Andrew Strom is Associate General Counsel of SEIU Local 32BJ.
Last week, instead of watching House of Cards, I decided to watch the real Congress in action. I sat down one night with a bowl of popcorn to watch the archived webcast of a hearing conducted by the House Education and the Workforce Committee. You can probably tell everything you need to know about the hearing just from its title: “Culture of Union Favoritism: The Return of the NLRB’s Ambush Election Rule.” But even the heavy-handed title doesn’t necessarily prepare you for the stunning lack of substance.

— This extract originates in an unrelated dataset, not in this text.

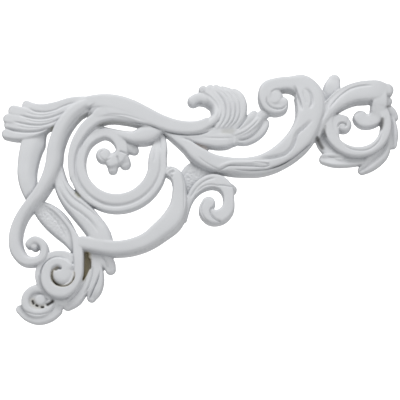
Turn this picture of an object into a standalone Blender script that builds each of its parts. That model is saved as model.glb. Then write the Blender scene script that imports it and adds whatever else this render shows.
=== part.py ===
"""Decorative scroll onlay: one pierced acanthus casting with a flat back.

The ornament is drawn as brush strokes on a flat pattern: stems, volutes, shell
ribs and leaves. Each stroke is a closed solid swept along a smooth curve, and all
of them are joined into one body and cut off flat behind, as the mould leaves it.

The body lies in the X-Z plane with its front facing -Y and its back on y = 0.
"""

import math

import bmesh
import bpy
from mathutils import Vector

# Real sizes, in metres.
LENGTH = 0.406
RELIEF = 0.0205
ROOT_DEPTH = 0.002
ROOT_STEP = 0.00004

# The pattern is drawn in its own units: x from the left tip, z from the lowest leaf.
PATTERN_LENGTH = 404.0
PATTERN_CENTRE = (205.0, 163.0)

# How finely a stroke is cut into flat facets.
TURN_PER_FACET = math.radians(32.0)
LONGEST_FACET = 24.0
KNOB_SIDES = 12
TIP_ANGLES = (math.radians(38.0), math.radians(68.0))
TIP_DROOP = 0.30

# Sections, from the right of the stroke's travel to its left: the share of the
# half width, then the share of the stroke's height. Zero height is the back.
ROUNDED = ((-1.0, 0.0), (-0.96, 0.50), (-0.70, 0.86), (0.0, 1.0),
           (0.70, 0.86), (0.96, 0.50), (1.0, 0.0))
FLAT = ((-1.0, 0.0), (-0.95, 0.62), (-0.72, 0.94), (0.0, 1.0),
        (0.72, 0.94), (0.95, 0.62), (1.0, 0.0))
CUPPED = ((-1.0, 0.0), (-0.97, 0.78), (-0.80, 1.0), (-0.45, 0.70),
          (0.45, 0.70), (0.80, 1.0), (0.97, 0.78), (1.0, 0.0))
CREASED = ((-1.0, 0.0), (-0.95, 0.58), (-0.55, 1.0), (0.0, 0.68),
           (0.55, 1.0), (0.95, 0.58), (1.0, 0.0))
RIBBED = ((-1.0, 0.0), (-0.97, 0.60), (-0.86, 0.74), (-0.66, 0.60), (-0.42, 0.98),
          (-0.12, 0.96), (0.04, 0.80), (0.30, 1.0), (0.80, 0.84), (0.96, 0.50), (1.0, 0.0))
LIPPED = ((-1.0, 0.0), (-0.95, 0.60), (-0.70, 0.94), (-0.05, 1.0),
          (0.42, 0.88), (0.62, 0.76), (0.80, 0.94), (0.96, 0.72), (1.0, 0.0))
CHAMFERED = ((-1.0, 0.0), (-0.96, 0.40), (-0.58, 0.92), (0.0, 1.0),
             (0.84, 0.98), (0.97, 0.80), (1.0, 0.0))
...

The way these hearings work is that the Republicans choose three witnesses and the Democrats get one witness. Despite the numerical advantage, the Republicans always make sure that all of their witnesses toe the party line – as in Harlan County, there are no neutrals here. One Republican witness admitted that he rejects the very premise of the NLRA. William Messenger of the National Right to Work Legal Defense Foundation stated that even if ninety percent of workers at a workplace voted to unionize, he believes it would be illegitimate to grant the union recognition as the bargaining representative of all employees. Each witness makes an opening statement, and then each member of the committee gets five minutes to ask questions. The Republican members direct virtually all of their questions to the Republican witnesses. Some Democrats on the committee cross-examine the Republican witnesses, but most Democrats limit their questions to the witness they have invited.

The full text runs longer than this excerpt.